§ **Given problem**
From the line containing "attach(o, body)" through the line containing "return [P(*p) for p in points]", retype each line exactly; include both end lines and nothing beyond them.

§ **Material provided**
══════

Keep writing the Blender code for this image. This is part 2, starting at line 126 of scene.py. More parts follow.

══════

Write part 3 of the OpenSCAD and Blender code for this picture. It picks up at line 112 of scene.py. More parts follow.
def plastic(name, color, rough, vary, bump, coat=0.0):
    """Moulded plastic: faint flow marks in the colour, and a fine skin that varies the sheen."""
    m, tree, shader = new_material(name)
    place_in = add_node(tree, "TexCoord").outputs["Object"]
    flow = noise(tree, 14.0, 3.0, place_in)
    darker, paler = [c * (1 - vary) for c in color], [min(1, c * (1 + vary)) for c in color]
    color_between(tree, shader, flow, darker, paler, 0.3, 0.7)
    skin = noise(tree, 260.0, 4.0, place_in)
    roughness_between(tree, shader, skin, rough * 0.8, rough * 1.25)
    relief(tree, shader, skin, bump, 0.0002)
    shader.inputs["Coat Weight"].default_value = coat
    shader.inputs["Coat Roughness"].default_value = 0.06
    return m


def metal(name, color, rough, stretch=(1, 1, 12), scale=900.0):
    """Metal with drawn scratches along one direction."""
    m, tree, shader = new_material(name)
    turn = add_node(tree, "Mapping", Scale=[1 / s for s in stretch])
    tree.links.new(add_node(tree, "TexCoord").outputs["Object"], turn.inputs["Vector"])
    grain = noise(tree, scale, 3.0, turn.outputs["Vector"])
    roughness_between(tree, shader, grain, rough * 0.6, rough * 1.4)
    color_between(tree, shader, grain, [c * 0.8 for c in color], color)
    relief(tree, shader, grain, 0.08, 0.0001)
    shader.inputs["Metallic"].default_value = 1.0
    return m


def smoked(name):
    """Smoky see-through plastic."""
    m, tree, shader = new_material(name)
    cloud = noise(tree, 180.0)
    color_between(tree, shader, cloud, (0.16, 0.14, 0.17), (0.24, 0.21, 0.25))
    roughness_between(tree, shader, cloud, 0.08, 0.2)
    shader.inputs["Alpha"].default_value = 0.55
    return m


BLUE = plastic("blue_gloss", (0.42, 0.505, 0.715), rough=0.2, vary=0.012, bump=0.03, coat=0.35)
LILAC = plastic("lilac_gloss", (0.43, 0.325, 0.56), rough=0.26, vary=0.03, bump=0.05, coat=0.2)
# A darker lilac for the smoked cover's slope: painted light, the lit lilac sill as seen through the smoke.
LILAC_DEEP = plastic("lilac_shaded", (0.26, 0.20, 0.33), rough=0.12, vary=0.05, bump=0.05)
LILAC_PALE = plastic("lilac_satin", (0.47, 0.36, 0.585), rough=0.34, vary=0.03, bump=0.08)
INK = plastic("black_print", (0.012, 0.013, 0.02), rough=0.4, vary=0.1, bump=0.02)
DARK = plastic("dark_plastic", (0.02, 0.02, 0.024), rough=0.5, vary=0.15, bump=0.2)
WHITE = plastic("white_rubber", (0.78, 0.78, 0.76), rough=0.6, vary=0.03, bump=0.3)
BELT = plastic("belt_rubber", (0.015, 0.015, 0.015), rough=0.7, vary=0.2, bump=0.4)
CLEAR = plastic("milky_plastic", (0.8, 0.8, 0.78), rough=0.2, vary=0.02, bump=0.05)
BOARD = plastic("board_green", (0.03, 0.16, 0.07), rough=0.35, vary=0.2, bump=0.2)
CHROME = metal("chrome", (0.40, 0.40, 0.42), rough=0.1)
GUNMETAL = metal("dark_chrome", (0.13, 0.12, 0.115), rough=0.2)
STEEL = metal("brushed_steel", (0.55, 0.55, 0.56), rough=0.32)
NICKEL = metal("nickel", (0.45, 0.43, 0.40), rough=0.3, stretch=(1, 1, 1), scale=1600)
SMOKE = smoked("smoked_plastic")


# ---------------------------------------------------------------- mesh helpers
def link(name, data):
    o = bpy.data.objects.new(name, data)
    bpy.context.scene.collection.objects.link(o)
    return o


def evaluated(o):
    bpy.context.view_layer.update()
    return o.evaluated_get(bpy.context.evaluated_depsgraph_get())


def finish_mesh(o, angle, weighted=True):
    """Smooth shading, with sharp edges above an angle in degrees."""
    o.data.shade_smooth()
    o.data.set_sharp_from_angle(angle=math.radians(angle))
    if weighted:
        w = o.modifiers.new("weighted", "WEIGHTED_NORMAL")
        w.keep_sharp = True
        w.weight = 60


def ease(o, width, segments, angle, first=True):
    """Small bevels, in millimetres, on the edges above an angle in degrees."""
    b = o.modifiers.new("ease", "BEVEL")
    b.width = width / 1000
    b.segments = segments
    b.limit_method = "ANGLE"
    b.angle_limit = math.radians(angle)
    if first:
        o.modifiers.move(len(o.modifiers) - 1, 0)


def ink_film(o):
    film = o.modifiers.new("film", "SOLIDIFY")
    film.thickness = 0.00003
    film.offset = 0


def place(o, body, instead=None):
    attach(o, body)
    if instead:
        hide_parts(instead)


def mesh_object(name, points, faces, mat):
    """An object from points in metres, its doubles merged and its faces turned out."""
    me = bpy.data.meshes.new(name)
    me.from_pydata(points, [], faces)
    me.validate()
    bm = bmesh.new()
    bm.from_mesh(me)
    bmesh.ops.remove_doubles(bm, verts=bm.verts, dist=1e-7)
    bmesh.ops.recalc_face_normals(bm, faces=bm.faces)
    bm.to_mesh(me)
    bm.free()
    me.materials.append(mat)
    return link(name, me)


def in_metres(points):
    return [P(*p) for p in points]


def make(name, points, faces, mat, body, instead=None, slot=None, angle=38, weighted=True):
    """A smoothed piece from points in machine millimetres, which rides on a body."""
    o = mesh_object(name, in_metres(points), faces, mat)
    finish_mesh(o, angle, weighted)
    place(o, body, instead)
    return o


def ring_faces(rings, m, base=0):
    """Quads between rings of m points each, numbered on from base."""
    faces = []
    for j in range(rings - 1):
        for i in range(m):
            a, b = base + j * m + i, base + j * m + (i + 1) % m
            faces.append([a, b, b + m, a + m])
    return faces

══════

§ **Finished task**
    attach(o, body)
    if instead:
        hide_parts(instead)


def mesh_object(name, points, faces, mat):
    """An object from points in metres, its doubles merged and its faces turned out."""
    me = bpy.data.meshes.new(name)
    me.from_pydata(points, [], faces)
    me.validate()
    bm = bmesh.new()
    bm.from_mesh(me)
    bmesh.ops.remove_doubles(bm, verts=bm.verts, dist=1e-7)
    bmesh.ops.recalc_face_normals(bm, faces=bm.faces)
    bm.to_mesh(me)
    bm.free()
    me.materials.append(mat)
    return link(name, me)


def in_metres(points):
    return [P(*p) for p in points]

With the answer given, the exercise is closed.